I mentioned above that the difference between a local service and a remote service is “almost” transparent to an OSGi bundle that uses the service. In both cases, the consuming code simply requests a specific interface from the OSGi registry and receives some object that implements that interface. In many cases existing code will work fine with a local or remote service. However the following should be considered:

  • A remote service can theoretically throw an unchecked exception due to network failures. Usually this is not a problem; when a remote container unpublishes a service, or when zookeeper notices that it has disappeared from the cluster, the service proxy will be removed from the OSGi registry which will trigger the usual OSGi callbacks on any object that depends on that service - so as long as your code correctly handles deregistration of OSGi services (which it should do for local services) it will be rare to get an exception due to network problems at runtime.
  • All input parameter types and return types of the interface need to be serializable via whatever mechanism the remoting protocol uses (native Java serialization in the case of fabric-dosgi).

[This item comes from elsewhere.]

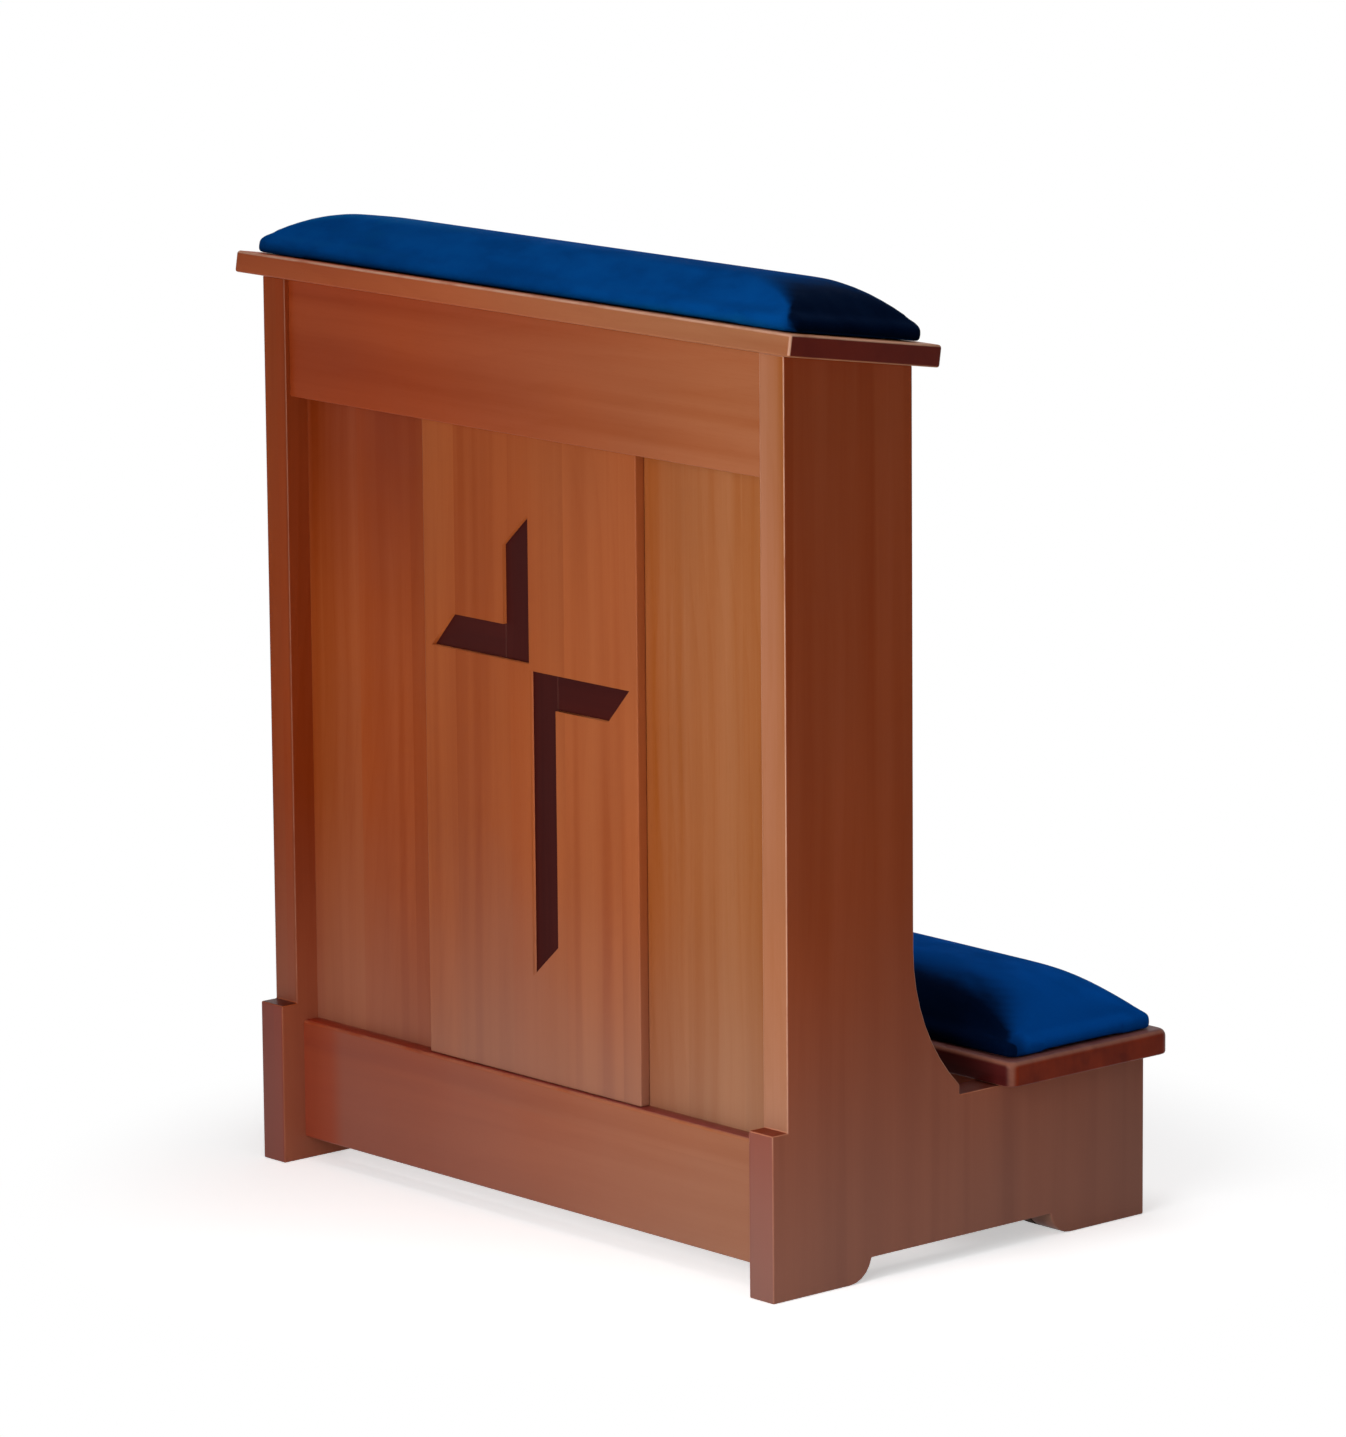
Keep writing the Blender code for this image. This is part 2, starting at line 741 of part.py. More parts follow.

  • All input parameter types and return types need to be defined in exported packages, so fabric-dosgi can deserialize them on receipt of an incoming network packet; classes private to a bundle cannot be found by name and therefore cannot be deserialized.
  • If a service modifies an input parameter, then this change will be seen by the caller for a local service call (params passed by reference), but not seen for a remote call (params passed by value).
  • Performance of course

The OSGi specification (enterprise part) contains a good discussion of the constraints that apply to remote service calls.